The next night, we adjourned to Kirby’s cove, and that’s when I met Jake. He’d been surfing with his boys, and his black hair was wild and bushy and all spiked out from the salt water and humidity. A sleeveless T showed off his excellent surfer’s tan and shoulders. From the second Jake noticed me, he kept looking my way. When Christy and her friends left to pee, he came over.

“Hai-sai, mensorei,”
he said.

“Hi sie to you too,” I answered.

“Sorry, I thought you were part Oki.”

“I am. My grandmother was born here.”

“Cool.”

There was a silence and, out of nervousness, I threw in that, on my dad’s side, I was also part German, African American, Irish, and Filipina. I didn’t mention that my mom’s father was a Missouri redneck.

“So, your name, Luz, it comes from the Philippines?”

I smiled, impressed that he could pronounce my name. Looz. Not Luss. “Yeah, it was my dad’s mother’s name.” I didn’t add that my name was pretty much the last thing my parents collaborated on, since my dad was gone before my first birthday. What did my mother expect, marrying her Kali martial arts teacher? A long
harmonious
relationship?

“Means ‘light,’ right?”

“Indeed it does. You get the bonus points.”

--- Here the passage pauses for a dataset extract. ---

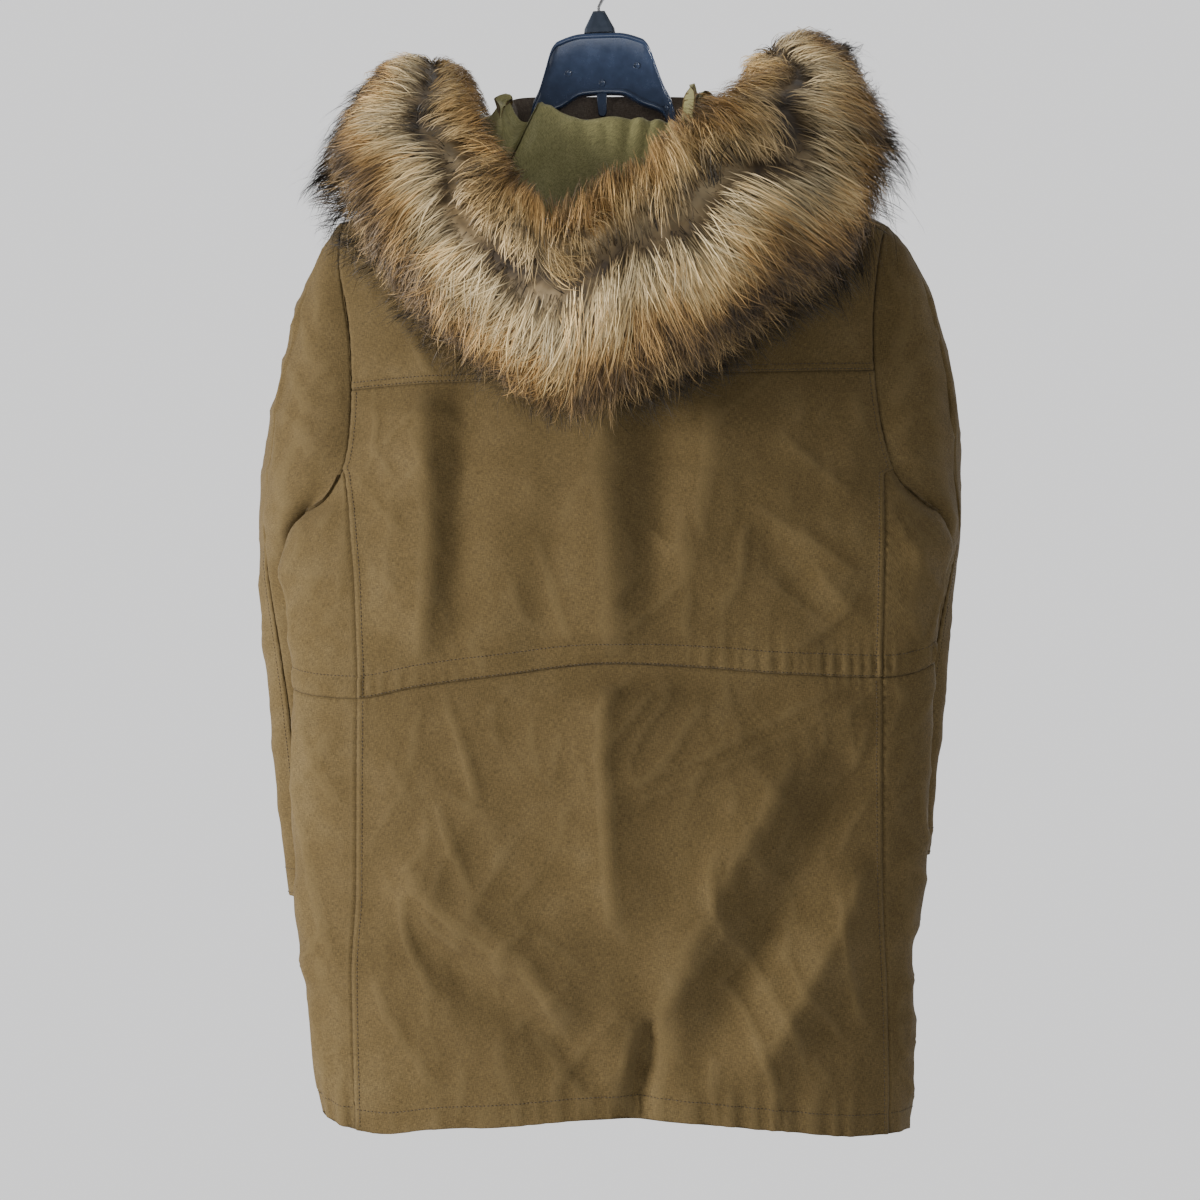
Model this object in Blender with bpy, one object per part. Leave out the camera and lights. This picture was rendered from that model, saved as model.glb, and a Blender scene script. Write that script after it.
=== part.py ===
"""Fur trimmed parka, hung flat on a moulded jacket hanger.

Frame: metres, +Z up, the parka's back faces -Y and its wearer's right side is at +X.
The origin is the inner top of the hanger's hook, where a rail would carry it.

The body is one closed ring at each height. A ring angle of 0 degrees is the middle of the back,
-90 the left side edge, +90 the right side edge and 180 the middle of the front. Every panel is a
trimmed piece of that one surface, so neighbours share their seam points and stay SEAM_GAP apart.
"""
import math

import bmesh
import bpy
import numpy as np

# ---------------------------------------------------------------- driving sizes
SEAM_GAP = 0.0003
WALL = 0.003
HEM_WALL = 0.0045
LINING_WALL = 0.001
HOOD_WALL = 0.0012

AXIS_X = 0.0146            # middle of the coat, beside the hook's axis
NECK_HALF = 0.100
NECK_Z = -0.195
NECK_DIP_BACK = 0.006      # rise of the neck seam at the middle of the back
NECK_DIP_FRONT = 0.030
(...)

He tipped his head to the side, either to study me or because he knew that his eyes and lips looked amazing from that angle. “There’s something different about you, Light.”

“Different how?”

“I don’t know. You’re not like most base kids.”

“I guess that’s a compliment.”

“It is. I like your necklace.” Jake slid his fingers against my collarbone as he lifted up the opal pendant I always wear. “Your boyfriend back in the States give you this?” He was playing playa with me and we both knew it wasn’t for real. Or was only as real as I wanted to make it.

“No. No boyfriend back in the States.”

Rubbing the opal gently between his fingers, he asked, “Is it true what they say about you?”

“I don’t know. What do they say?” His eyes—larger, rounder than Japanese eyes—tilted up into perfect paisleys.

“That your mom is head of base police.”

“It’s true.”

“So should I try to get on your good side, so she won’t bust me?”

“That’s funny.”

“Why?”

“Because being on my good side would actually increase your chances of her busting you.”

“Jake, I’m back!” Christy, standing off with her friends, called out. She looked pure Okinawan, but, eyes popping and head bobbing with ghetto exasperation, she sounded and acted pure American high school girl. Pure
jealous
American high school girl.

Jake continued cradling the opal, until Christy called again. Then, very slowly, he glided the backs of his fingernails against my skin as he slid the pendant back into place. “Pretty,” he said, walking away.

For the next three months, although Kirby and the rest of us were at the cove almost every night, Jake and his crew of surfing Smokinawans only showed up sporadically, and when he did Christy never left his side. But whether he talked to me or not, there would always be a moment when he’d catch my eye, tap the spot below his throat where my opal necklace would have hung on him, then point to me and mouth the word “pretty.” The necklace was the last thing Codie gave me. If she was here, we’d have spent hours dissecting the meaning of Jake’s touches and smiles. But she’s not, and without her, it’s obvious that there is nothing between Jake Furusato and me to dissect. And nothing to hold me on Okinawa.